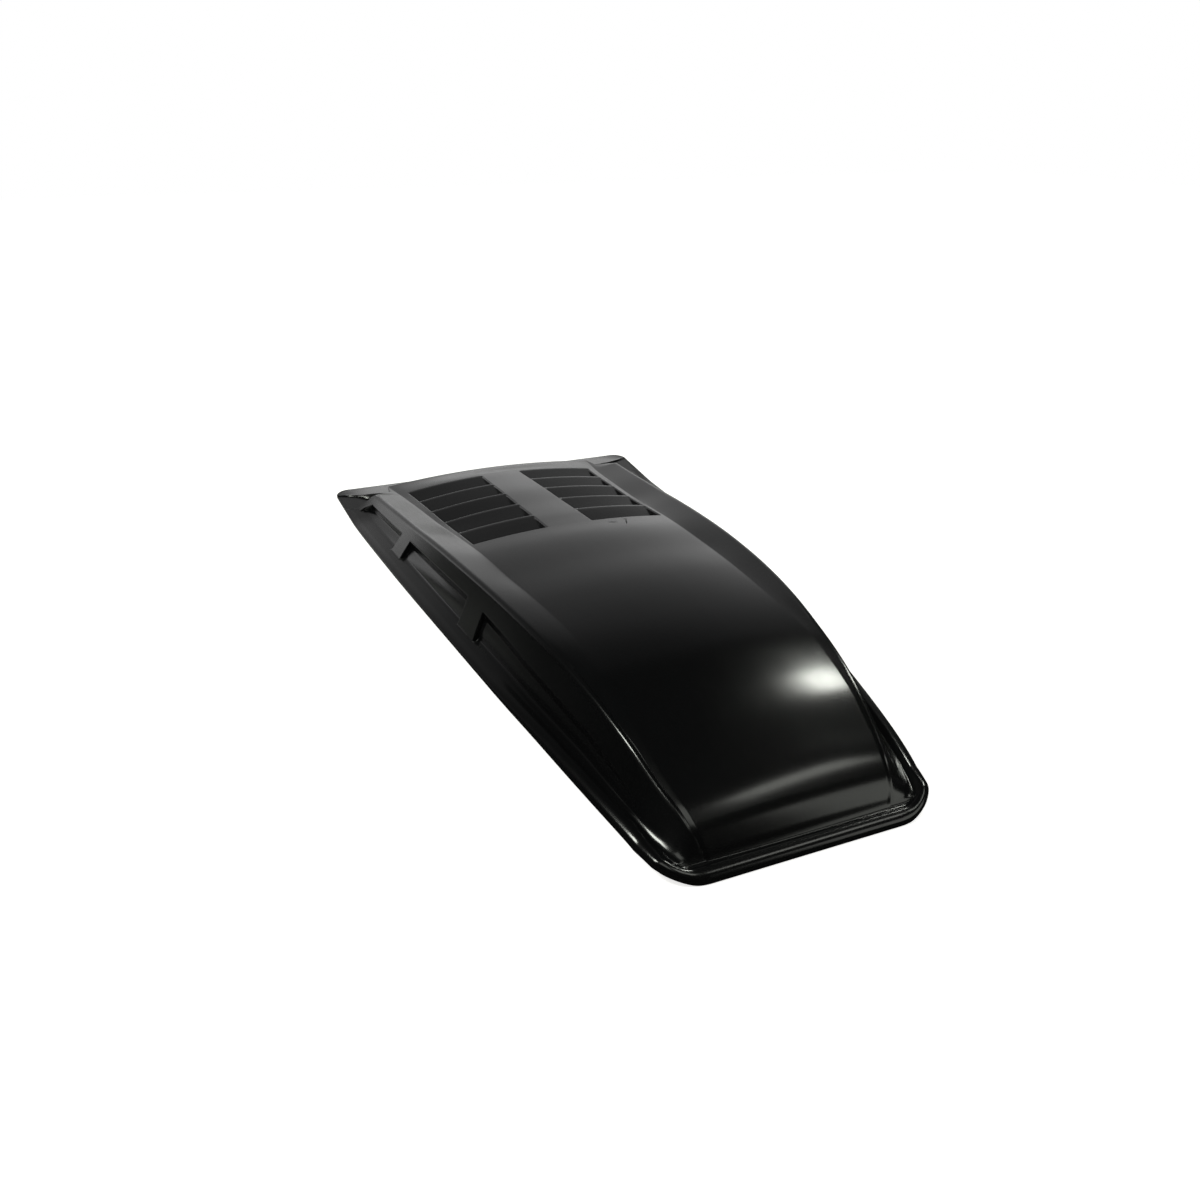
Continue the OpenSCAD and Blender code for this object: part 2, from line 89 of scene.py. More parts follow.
def curve(stations, f):
    i = 0
    while i < len(stations) - 2 and f >= stations[i + 1][0]:
        i += 1

    def rate(k):
        a, b = stations[max(0, k - 1)], stations[min(len(stations) - 1, k + 1)]
        return (b[1] - a[1]) / (b[0] - a[0])
    w = stations[i + 1][0] - stations[i][0]
    t = (f - stations[i][0]) / w
    return ((2 * t**3 - 3 * t**2 + 1) * stations[i][1] + (t**3 - 2 * t**2 + t) * w * rate(i)
            + (3 * t**2 - 2 * t**3) * stations[i + 1][1] + (t**3 - t**2) * w * rate(i + 1))


def kept(rule):
    known = {}

    def answer(*at):
        if at not in known:
            known[at] = rule(*at)
        return known[at]
    return answer


@kept
def edge_line(u):
    return mix(front_w, rear_w, curve(edge_open, u / body_len)) / 2


@kept
def edge_x(u):
    v = max(1 - u / front_corner_r, 0)
    return edge_line(u) - front_corner_r * corner_stretch * (1 - sqrt(1 - v * v))


@kept
def arch(u):
    return arch_h * max(curve(arch_rise, u / body_len), 0)


@kept
def rim_share(u):
    return curve(rim_rise, u / body_len)


def rim_at(u):
    return mix(rim_front_w, rim_w, clamp(u / rim_widen))


def edge_z(x, u):
    near = smooth(1 - (edge_line(u) - x) / corner_lift_w)
    return lip_h + arch(u) + corner_lift * near * clamp((lift_to - u) / (lift_to - lift_from))


def edge_gap(x, u):
    side, end = edge_line(u) - x, min(u, body_len - u)
    r, s = (front_corner_r, corner_stretch) if u < half_len else (rear_corner_r, 1)
    a, b = r - end, r * s - side
    if a <= 0 or b <= 0:
        return min(side, end)
    return hypot(a, b) * (r / hypot(a, b / s) - 1)


def flange_z(x, u):
    d, share = max(edge_gap(x, u), 0), rim_share(u)
    w = rim_at(u)
    t, past = min(d / w, 1), clamp(d - w, 0, flange_w - w)
    dip = rim_valley * smooth(past / rim_valley_w)
    return (edge_z(x, u) + rim_h * share * sqrt(1 - (1 - t) ** 2)
            + mix(flange_slope * past, -dip, clamp((share - side_rim) / (1 - side_rim))))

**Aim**
Print from the first line through the line that contains "return hypot(a, b)", please, including both, and leave out every line outside that stretch.

**Exercise answer**
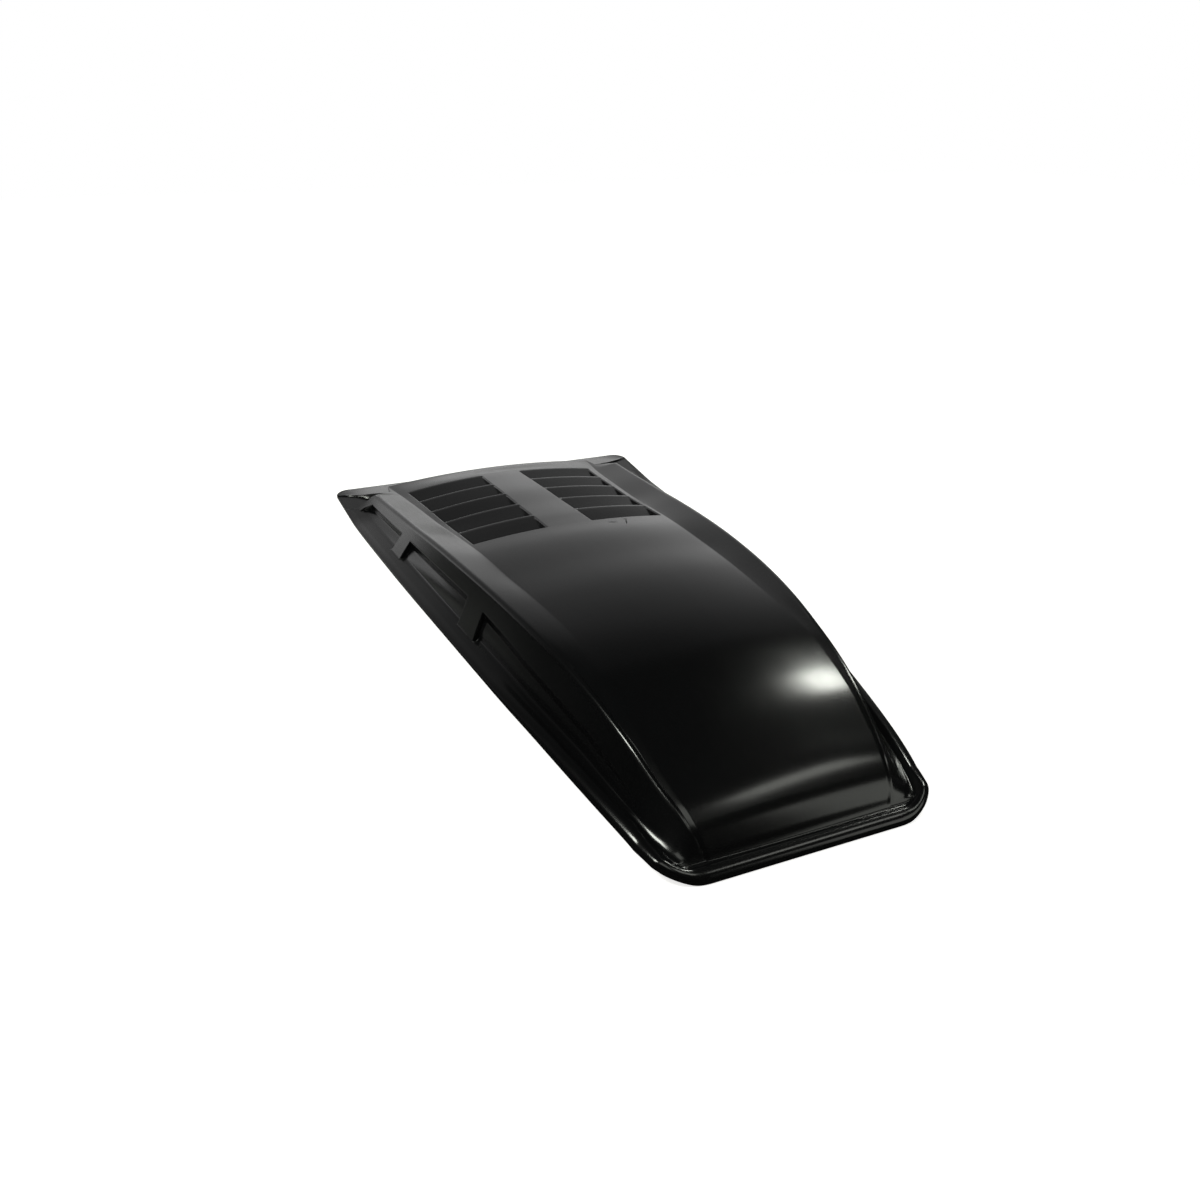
Continue the OpenSCAD and Blender code for this object: part 2, from line 89 of scene.py. More parts follow.
def curve(stations, f):
    i = 0
    while i < len(stations) - 2 and f >= stations[i + 1][0]:
        i += 1

    def rate(k):
        a, b = stations[max(0, k - 1)], stations[min(len(stations) - 1, k + 1)]
        return (b[1] - a[1]) / (b[0] - a[0])
    w = stations[i + 1][0] - stations[i][0]
    t = (f - stations[i][0]) / w
    return ((2 * t**3 - 3 * t**2 + 1) * stations[i][1] + (t**3 - 2 * t**2 + t) * w * rate(i)
            + (3 * t**2 - 2 * t**3) * stations[i + 1][1] + (t**3 - t**2) * w * rate(i + 1))


def kept(rule):
    known = {}

    def answer(*at):
        if at not in known:
            known[at] = rule(*at)
        return known[at]
    return answer


@kept
def edge_line(u):
    return mix(front_w, rear_w, curve(edge_open, u / body_len)) / 2


@kept
def edge_x(u):
    v = max(1 - u / front_corner_r, 0)
    return edge_line(u) - front_corner_r * corner_stretch * (1 - sqrt(1 - v * v))


@kept
def arch(u):
    return arch_h * max(curve(arch_rise, u / body_len), 0)


@kept
def rim_share(u):
    return curve(rim_rise, u / body_len)


def rim_at(u):
    return mix(rim_front_w, rim_w, clamp(u / rim_widen))


def edge_z(x, u):
    near = smooth(1 - (edge_line(u) - x) / corner_lift_w)
    return lip_h + arch(u) + corner_lift * near * clamp((lift_to - u) / (lift_to - lift_from))


def edge_gap(x, u):
    side, end = edge_line(u) - x, min(u, body_len - u)
    r, s = (front_corner_r, corner_stretch) if u < half_len else (rear_corner_r, 1)
    a, b = r - end, r * s - side
    if a <= 0 or b <= 0:
        return min(side, end)
    return hypot(a, b) * (r / hypot(a, b / s) - 1)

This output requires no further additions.